With the capture and cleanup process ironed out, I estimate that the total time from shooting the performance to applying the Fourier Transform would be roughly an hour. Did it save me more than an hour of animation? Possibly, but overall it was a small percentage of the work. Getting the animation to look halfway decent took days, and most of that was spent on the hands and fingers.

This is where I ended up, and there are still plenty of improvements I could make:

0:00
/0:06

This was a fun experiment, but my takeaway is that the low-end AI motion capture solutions wouldn't save enough time to make them worth it for this project. I think they could be viable for a previz workflow, when nuanced animation isn't as necessary.

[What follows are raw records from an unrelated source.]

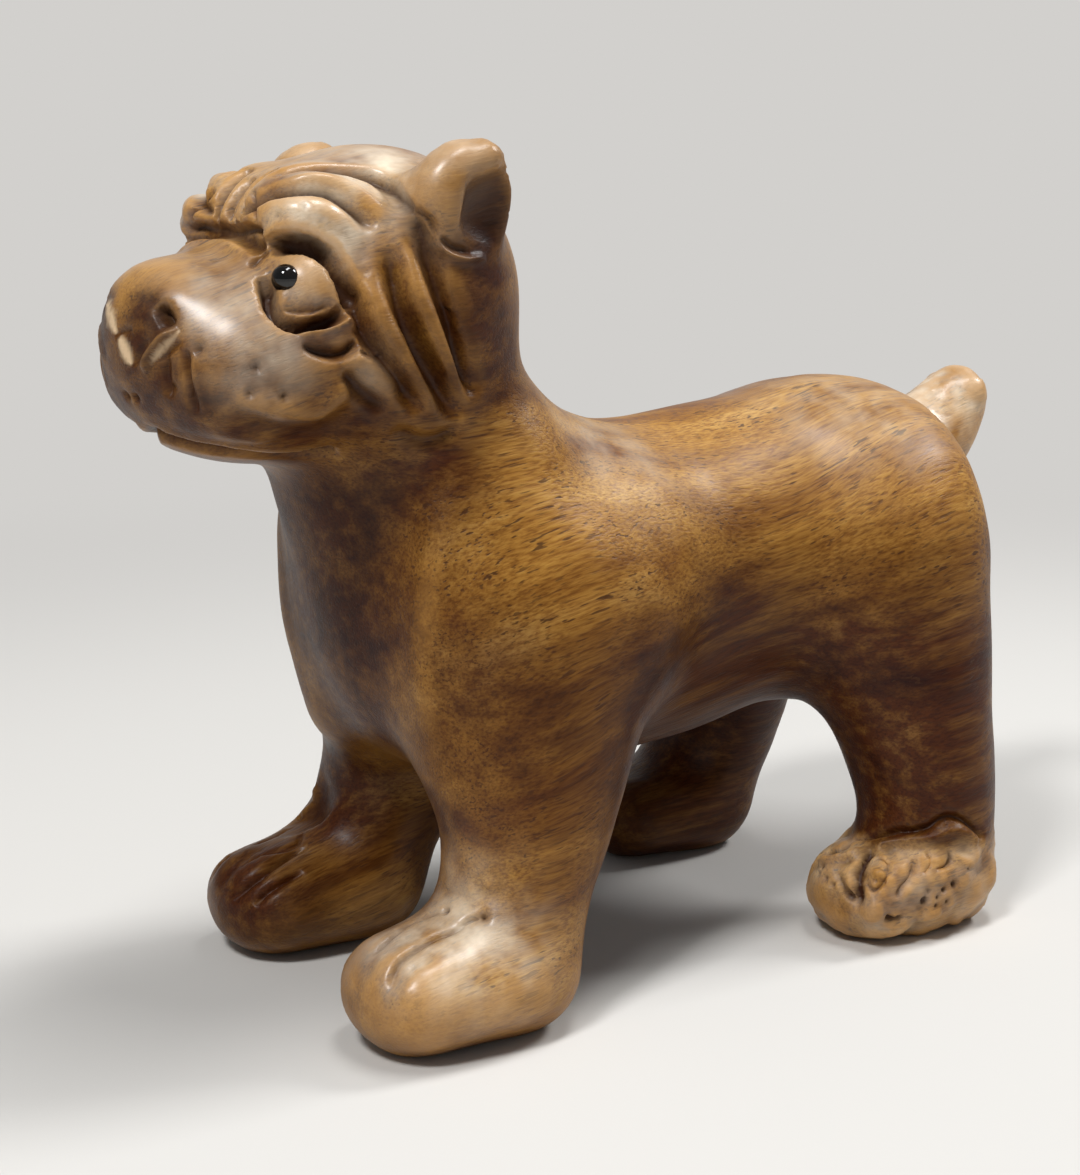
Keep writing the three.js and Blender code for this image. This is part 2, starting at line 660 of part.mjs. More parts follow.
function carvedBody() {
  const halfWidth = Math.max(HIND_STANCE + HIND_PAW_WIDTH, FRONT_STANCE + FRONT_PAW_WIDTH) / 2;
  const nose = -HEAD_AHEAD - NOSE_REACH;
  const tailEnd = WHEELBASE + RUMP_OVERHANG + TAIL_LENGTH;
  const earTop = CROWN_HEIGHT + EAR_HEIGHT / 2;
  const xs = gridLines(-halfWidth - SIDE_CELL, [[halfWidth + SIDE_CELL, SIDE_CELL]]);
  const ys = gridLines(nose - 2 * FACE_CELL, [
    [HEAD_LENGTH / 2 - HEAD_AHEAD, FACE_CELL],
    [tailEnd + BODY_CELL, BODY_CELL],
  ]);
  const zs = gridLines(0, [
    [FRONT_PAW_HEIGHT, PAW_CELL],
    [CROWN_HEIGHT - CHIN_DROP - 2 * FACE_CELL, BODY_CELL],
    [earTop, FACE_CELL],
  ]);
  zs.unshift(-PAW_CELL);
  const form = carvedForm();
  let solid = toSolid(surfaceOf(form, xs, ys, zs));
  for (const { points, width } of [...faceLines(), ...toeLines()]) {
    solid = solid.subtract(toSolid(groove(form, points, width)));
  }
  for (const side of [1, -1]) solid = solid.subtract(toSolid(beadGeometry(side, BEAD_CLEARANCE)));
  return toGeometry(solid);
}

const wood = new THREE.MeshStandardMaterial({ color: 0xa8743f, roughness: 0.38, metalness: 0 });
const horn = new THREE.MeshStandardMaterial({ color: 0x0a0908, roughness: 0.08, metalness: 0 });

const dog = new THREE.Group();

function addPiece(name, geometry, material) {
  const mesh = new THREE.Mesh(geometry, material);
  mesh.name = name;
  dog.add(mesh);
}

addPiece("carved_body", carvedBody(), wood);
addPiece("left_eye_bead", beadGeometry(1, 0), horn);
addPiece("right_eye_bead", beadGeometry(-1, 0), horn);

// The origin goes to the middle of the footprint.
const box = new THREE.Box3().setFromObject(dog);
dog.position.set(-(box.min.x + box.max.x) / 2, -(box.min.y + box.max.y) / 2, -box.min.z);

export default dog;
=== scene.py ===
# The looks of a small standing dog carved from one block of hardwood, with two black eye beads.
# The dog is carved in millimetres, and its mesh is turned to metres when it is finished. The beads, lamps,
# floor and camera are placed in metres.
import math

import bmesh
import bpy
import numpy as np
from mathutils import Matrix, Vector, noise
from mathutils.bvhtree import BVHTree
from mathutils.kdtree import KDTree


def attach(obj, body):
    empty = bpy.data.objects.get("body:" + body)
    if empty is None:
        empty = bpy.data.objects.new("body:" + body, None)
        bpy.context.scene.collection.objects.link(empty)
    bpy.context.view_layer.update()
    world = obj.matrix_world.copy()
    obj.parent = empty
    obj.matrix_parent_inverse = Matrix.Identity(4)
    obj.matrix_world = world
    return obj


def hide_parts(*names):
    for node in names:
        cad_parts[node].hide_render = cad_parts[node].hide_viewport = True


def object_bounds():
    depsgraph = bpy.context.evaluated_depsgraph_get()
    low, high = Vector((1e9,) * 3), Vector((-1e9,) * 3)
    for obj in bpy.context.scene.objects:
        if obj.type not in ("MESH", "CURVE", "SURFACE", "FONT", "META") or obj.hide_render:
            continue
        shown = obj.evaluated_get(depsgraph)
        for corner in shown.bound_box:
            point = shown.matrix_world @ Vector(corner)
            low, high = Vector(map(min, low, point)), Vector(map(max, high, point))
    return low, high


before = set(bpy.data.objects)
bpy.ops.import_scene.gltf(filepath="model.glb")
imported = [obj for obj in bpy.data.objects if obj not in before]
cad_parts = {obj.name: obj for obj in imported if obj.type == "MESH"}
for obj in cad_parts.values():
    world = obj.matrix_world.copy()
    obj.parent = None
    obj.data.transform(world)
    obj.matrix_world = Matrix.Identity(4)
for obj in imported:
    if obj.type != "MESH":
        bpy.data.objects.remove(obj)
cad_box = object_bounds()

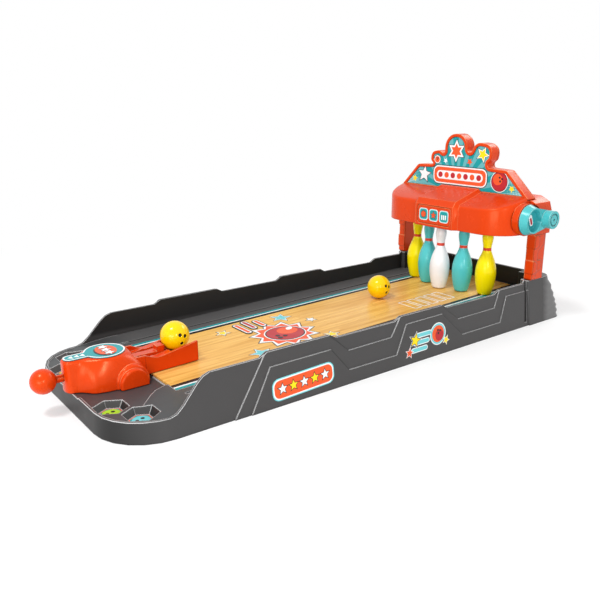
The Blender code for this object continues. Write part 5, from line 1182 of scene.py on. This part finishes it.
def make_floor():
    """A white floor that takes shadows near the object and fades into the white beyond."""
    material = bpy.data.materials.new("floor_white")
    material.use_nodes = True
    tree = material.node_tree
    shader = tree.nodes["Principled BSDF"]
    shader.inputs["Base Color"].default_value = (0.93, 0.93, 0.93, 1)
    shader.inputs["Roughness"].default_value = 0.7
    place = wire(tree, "ShaderNodeTexCoord", output="Object")
    away = wire(tree, "ShaderNodeVectorMath", {0: place}, "Value", operation="LENGTH")
    share = away.spread(0.3, 0.6, 0.35, 1.0) * shown_rays(tree)
    white = wire(tree, "ShaderNodeEmission", {0: WHITE, 1: 1.0})
    mix = wire(tree, "ShaderNodeMixShader", {0: share, 1: shader.outputs[0], 2: white})
    tree.links.new(mix.socket, tree.nodes["Material Output"].inputs[0])
    bm = bmesh.new()
    bmesh.ops.create_circle(bm, cap_ends=True, segments=96, radius=6.0)
    floor = linked("floor", mesh_from(bm, "floor"))
    floor.data.materials.append(material)


def make_stage():
    scene = bpy.context.scene
    scene.view_settings.view_transform = "Standard"
    make_world()
    make_floor()
    for name, spot, target, sides in LAMPS:
        lamp = bpy.data.lights.new(name + "_softbox", "AREA")
        lamp.shape = "RECTANGLE"
        lamp.size, lamp.size_y = sides
        lamp.energy = getattr(light(), name)
        obj = linked(name + "_softbox", lamp)
        obj.location = spot
        obj.rotation_euler = (Vector(target) - Vector(spot)).to_track_quat("-Z", "Y").to_euler()
    camera = bpy.data.cameras.new("photo_view")
    camera.sensor_width = 36
    camera.lens = light().lens
    camera.clip_start = 0.01
    view = linked("photo_view", camera)
    turn = (Matrix.Rotation(math.radians(CAMERA_AZIMUTH), 4, "Z")
            @ Matrix.Rotation(math.radians(90 - CAMERA_ELEVATION), 4, "X")
            @ Matrix.Rotation(math.radians(CAMERA_ROLL), 4, "Z"))
    view.matrix_world = Matrix.Translation(CAMERA_PLACE) @ turn
    scene.camera = view


# Operators


class BOWLING_OT_stage(bpy.types.Operator):
    """Sets the white floor, the soft light and the photo's camera"""
    bl_idname = "bowling.stage"
    bl_label = "Stage"

    def execute(self, context):
        make_stage()
        return {"FINISHED"}


class BOWLING_OT_plastics(bpy.types.Operator):
    """Gives every CAD node its finish and its soft sides"""
    bl_idname = "bowling.plastics"
    bl_label = "Plastics"

    def execute(self, context):
        finish_nodes()
        return {"FINISHED"}


class BOWLING_OT_pins(bpy.types.Operator):
    """Turns five pins with printed neck bands"""
    bl_idname = "bowling.pins"
    bl_label = "Pins"

    def execute(self, context):
        make_pins()
        return {"FINISHED"}


class BOWLING_OT_balls(bpy.types.Operator):
    """Makes two polished balls with finger holes"""
    bl_idname = "bowling.balls"
    bl_label = "Balls"

    def execute(self, context):
        make_balls()
        return {"FINISHED"}


class BOWLING_OT_spring(bpy.types.Operator):
    """Winds the launch spring's wire"""
    bl_idname = "bowling.spring"
    bl_label = "Spring"

    def execute(self, context):
        make_spring()
        return {"FINISHED"}


class BOWLING_OT_knob(bpy.types.Operator):
    """Turns the plunger's round knob"""
    bl_idname = "bowling.knob"
    bl_label = "Knob"

    def execute(self, context):
        make_knob()
        return {"FINISHED"}


class BOWLING_OT_launcher(bpy.types.Operator):
    """Makes the launcher's swollen body and its chute"""
    bl_idname = "bowling.launcher"
    bl_label = "Launcher"

    def execute(self, context):
        make_launcher()
        return {"FINISHED"}


class BOWLING_OT_lane_print(bpy.types.Operator):
    """Prints the shapes on the lane"""
    bl_idname = "bowling.lane_print"
    bl_label = "Lane print"

    def execute(self, context):
        make_lane_print()
        return {"FINISHED"}


class BOWLING_OT_wall_prints(bpy.types.Operator):
    """Prints the labels on the tray's outer walls"""
    bl_idname = "bowling.wall_prints"
    bl_label = "Wall labels"

    def execute(self, context):
        make_wall_prints()
        return {"FINISHED"}


class BOWLING_OT_pocket_prints(bpy.types.Operator):
    """Prints the labels in the ball pockets"""
    bl_idname = "bowling.pocket_prints"
    bl_label = "Pocket labels"

    def execute(self, context):
        make_pocket_prints()
        return {"FINISHED"}


class BOWLING_OT_sign_print(bpy.types.Operator):
    """Prints the shapes on the sign"""
    bl_idname = "bowling.sign_print"
    bl_label = "Sign print"

    def execute(self, context):
        make_sign_print()
        return {"FINISHED"}


class BOWLING_OT_icon_print(bpy.types.Operator):
    """Prints the three tiles on the header"""
    bl_idname = "bowling.icon_print"
    bl_label = "Icon print"

    def execute(self, context):
        make_icon_print()
        return {"FINISHED"}


class BOWLING_OT_launcher_print(bpy.types.Operator):
    """Prints the shapes on the launcher's label"""
    bl_idname = "bowling.launcher_print"
    bl_label = "Launcher label"

    def execute(self, context):
        make_launcher_print()
        return {"FINISHED"}


class BOWLING_OT_crank_mark(bpy.types.Operator):
    """Prints the mark in the crank's cup"""
    bl_idname = "bowling.crank_mark"
    bl_label = "Crank mark"

    def execute(self, context):
        make_crank_mark()
        return {"FINISHED"}


OPERATORS = (
    BOWLING_OT_stage,
    BOWLING_OT_plastics,
    BOWLING_OT_pins,
    BOWLING_OT_balls,
    BOWLING_OT_spring,
    BOWLING_OT_knob,
    BOWLING_OT_launcher,
    BOWLING_OT_lane_print,
    BOWLING_OT_wall_prints,
    BOWLING_OT_pocket_prints,
    BOWLING_OT_sign_print,
    BOWLING_OT_icon_print,
    BOWLING_OT_launcher_print,
    BOWLING_OT_crank_mark,
)


class BOWLING_PT_panel(bpy.types.Panel):
    """Lists the sizes, the colours and the steps that build the looks"""
    bl_idname = "BOWLING_PT_panel"
    bl_label = "Tabletop bowling game"
    bl_space_type = "VIEW_3D"
    bl_region_type = "UI"
    bl_category = "Bowling"

    def draw(self, context):
        for group in (context.scene.bowling_sizes, context.scene.bowling_colours,
                      context.scene.bowling_light):
            box = self.layout.box()
            for key in group.__annotations__:
                box.prop(group, key)
        for made in OPERATORS:
            self.layout.operator(made.bl_idname)


GROUPS = (("bowling_sizes", BowlingSizes), ("bowling_colours", BowlingColours),
          ("bowling_light", BowlingLight))


def register():
    for key, group in GROUPS:
        bpy.utils.register_class(group)
        setattr(bpy.types.Scene, key, PointerProperty(type=group))
    for made in OPERATORS + (BOWLING_PT_panel,):
        bpy.utils.register_class(made)


def unregister():
    for made in reversed(OPERATORS + (BOWLING_PT_panel,)):
        bpy.utils.unregister_class(made)
    for key, group in reversed(GROUPS):
        delattr(bpy.types.Scene, key)
        bpy.utils.unregister_class(group)


def main():
    register()
    FINISHES.update(make_palette())
    for made in OPERATORS:
        getattr(bpy.ops.bowling, made.bl_idname.split(".")[1])()
    bpy.context.view_layer.update()


if __name__ == "__main__":
    main()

MoveAI has an "Enterprise" pricing tier that allows for multiple-camera setups, which means higher quality data, and it can apparently capture multiple actors simultaneously. They don't list the price on their website, so I don't know how it would compare to an optical motion capture studio, in terms of cost and quality. They do offer a one-month trial that costs about $1,000 and allows for roughly 15-minutes of processed footage, but only for a single actor. So, my guess is that the full enterprise version is some multiple of that.

Since I don't plan on animating this movie by hand, I think I'm stuck, for now. I'll keep an eye out for new developments in the low-end AI mocap arena, or maybe I'll manage to sneak a couple of actors into a proper studio some day soon.

Meanwhile, I'll explore other ways to develop the world and characters of Sub/Object.